Es decir, con independencia de que haya unos principios básicos rectores, la ortotipografía se tiene que amoldar a cada caso específico. Y cada problema se vuelve a estudiar, en busca de nuevas soluciones, que a veces funcionan y se quedan, pero que en otras ocasiones no funcionan y se abandonan. No hay nada de malo en eso, sino que, más bien al contrario, es incluso necesario.
En ortotipografía conviene mirar en muchas direcciones: hay que conocer y tener en cuenta lo que dicen los manuales de estilo, no solo españoles, sino también ingleses, franceses, alemanes… Incluso puede ser interesante, por ejemplo, conocer y analizar las escrituras árabe, china o tailandesa, e indagar por qué algunas no usan mayúsculas y otras no separan las palabras.
En ortotipografía es preciso preguntarse si es posible adoptar (y adaptar) lo que se dice en el manual de estilo de Chicago o el de la Imprenta Nacional de Francia, en caso de que sea apropiado a las necesidades de una obra concreta, ponderando siempre su conexión con las tradiciones hispanas y si merece la pena que estas se rompan.

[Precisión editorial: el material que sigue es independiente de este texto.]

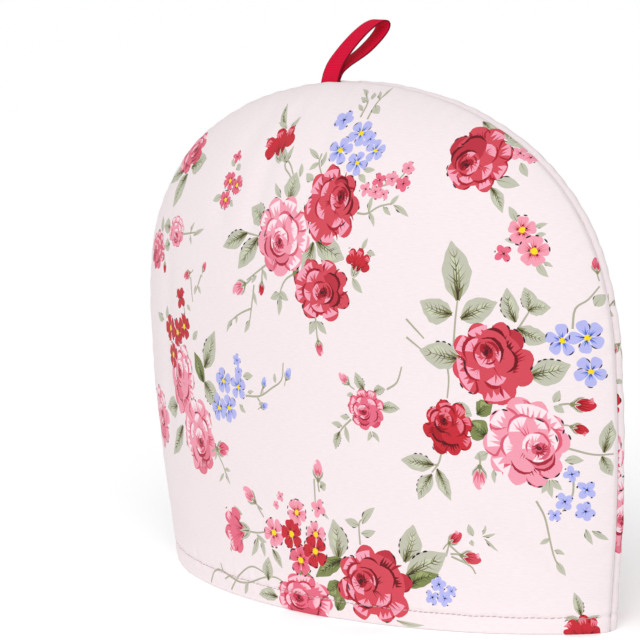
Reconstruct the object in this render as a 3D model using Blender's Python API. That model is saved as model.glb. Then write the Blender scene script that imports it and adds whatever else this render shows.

La idea de mirar solo a una lengua como inspiración (sea cual sea) es contraria al espíritu práctico de la ortotipografía. Cuando en alguna ocasión he explicado a (orto)tipógrafos franceses que en España (en especial Morato, Martínez Sicluna y Martínez de Sousa) se tomaba como modelo el francés, la respuesta ha sido casi siempre una pregunta: «¿por qué?».
En efecto, el español debe atender a su propia lógica interna y no mirar sin más a otra lengua tan distinta al español tanto en el plano escrito como en el oral. La guía última para el español, incluso a la hora de incorporar novedades, no puede ser más lengua que el propio español.
Como disciplina aplicada, en ortotipografía no se deberían aceptar de modo acrítico lo dicho en las normas de ortografía de las Academias de la Lengua, no siempre apropiadas en todos los contextos. No se debe tener miedo a experimentar, incluso si eso implica romper normas académicas, que en sí mismas van recogiendo en cada nueva edición cambios que los ortotipógrafos introducen para las necesidades prácticas de la comunicación, y que en su mayoría, recordemos, han sido fijadas por los impresores y los amanuenses, es decir, por quienes han tenido que crear continuamente obras escritas en la práctica.